The next problem is being able to detect the desired antineutrinos being produced by a suspect reactor. That's tricky because using the tank on the surface of the Earth is like sticking a radio telescope in the middle of a forest of mobile phone towers, walkie talkies, Wi-Fi transmitters, and electrical substations. The telescope may be working just fine, but any signal it's seeking will be drowned out by interference. To overcome this, WATCHMAN is being installed in Great Britain's deepest mine.

Run by ICL-UK /Cleveland Potash Ltd, the Boulby Mine was originally opened to dig up potash, polyhalite and salt.
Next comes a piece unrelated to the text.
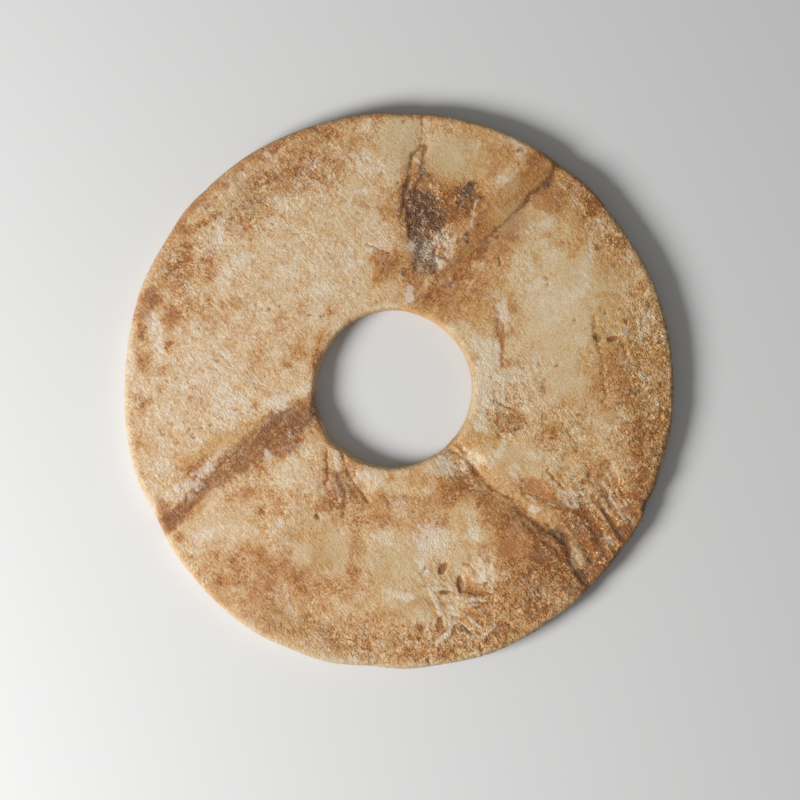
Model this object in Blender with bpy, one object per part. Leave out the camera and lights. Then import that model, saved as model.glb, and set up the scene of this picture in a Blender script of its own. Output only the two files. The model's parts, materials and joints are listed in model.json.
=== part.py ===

It still does this, but it has a second career as the UK Science and Technology Facilities Council's Boulby Underground Laboratory. Funded by the British government, it is already host to underground studies in the astrophysics of dark matter, geology, geophysics, climatology, the environmental sciences, and the study of life in extreme in environments on Earth and in outer space. WATCHMAN is slated to be placed in an excavated cavern on the site and is scheduled to go into operation around 2023.

The Boulby potash, polyhalite, and salt mine on the northeast coast of England is Great Britain's deepest mine and the home of the Science and Technology Facilities Council’s Boulby Underground Laboratory
The Boulby potash, polyhalite, and salt mine on the northeast coast of England is Great Britain's deepest mine and the home of the Science and Technology Facilities Council’s Boulby Underground Laboratory

According to LLNL, when it is up and running, WATCHMAN will be used to detect the individual reactors at the Hartlepool two-core reactor complex 25 km (15 mi) away as they are switched off and on. Previous attempts at antineutrino detecting had to operate at much shorter distances.

To detect antineutrinos, the tank of doped water is monitored by water-based liquid scintillators, fast photo-sensors, light concentrators and other sensors. One goal of the project is to improve the sensitivity of these instruments, making them more directional and less susceptible to background noise, while new algorithms and techniques can better extract and analyze the antineutrino signals.

LLNL says that WATCHMAN already provides a 1,000 fold increase in monitoring distance over the laboratory's previous work. Though the primary emphasis is on enforcing non-proliferation treaties, the new detector has other applications, including in geoscience and astrophysics.

"In the long term, WATCHMAN-style water-based detectors can give us new insights into the mysterious properties of neutrinos, and even help us resolve the long-standing mystery of the great disparity between the amount of matter and antimatter in the universe," says LLNL physicist and AIT principal investigator Adam Bernstein. "WATCHMAN itself, once commissioned, will become one of a small set of large antineutrino detectors worldwide that are capable of detecting antineutrino bursts from supernovae."

The AIT consortium consists of LLNL, Lawrence Berkeley and Brookhaven national laboratories, UK Atomic Weapons Establishment (AWE), Boulby Underground Laboratory, the University of California (UC), Berkeley, UC Davis, UC Irvine, University of Hawaii, Iowa State University, Pennsylvania State University, University of Pennsylvania, University of Michigan, and University of Sheffield.